# Let $G$ be a group in which $a^2=e$ for all elements of $a$ of $G$. Show that $G$ is Abelian. [duplicate]

Let $G$ be a group in which $a^2=e$ for all elements of $a$ of $G$.

Show that $G$ is Abelian.

I need help on this problem. Appreciated!
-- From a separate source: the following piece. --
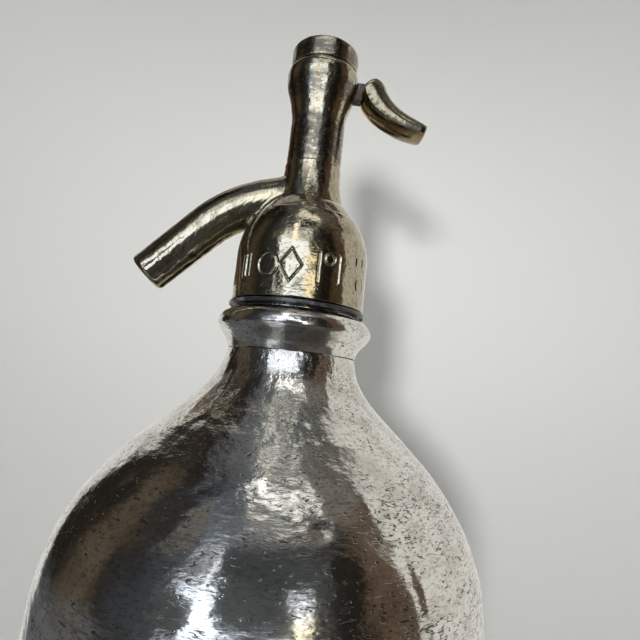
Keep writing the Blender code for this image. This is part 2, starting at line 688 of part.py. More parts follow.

## marked as duplicate by Myself, N. S., Cameron Buie, rschwieb, Martin BrandenburgApr 26 '13 at 18:02

• – MJD Apr 26 '13 at 17:52
• Can we get this question and solution on the front page of a national newspaper (or website) somewhere? I am so tired of hearing this question... :P Or maybe a bot that is specifically looking for this question to appear. – rschwieb Apr 26 '13 at 17:52
• Actually it also holds for monoids. ;) – Martin Brandenburg Apr 26 '13 at 18:02

Consider two elements $g,h \in G$. You know that $(gh)^2 = e$ and so you get

$$gh gh = e.$$

Applying $h$ to both sides on the right gives you

$$gh g \underbrace{h h}_\text{h^2 = e} = e \cdot h = h.$$

So now you have

$$ghg = h.$$

Aimilarly, applying $g$ to both sides on the right gives you that

$$gh\underbrace{gg}_\text{g^2} = hg,$$

and so you end up with

$$gh = hg,$$

proving $G$ is abelian.

Hint: You want to show that $ab=ba$ for all $a$ and $b$.

It is natural to start from $(ab)(ab)=e$. Use associativity to rewrite this as $a((ba)b)=e$. Now exploit the fact that $a^2=e$, and we are close to the end.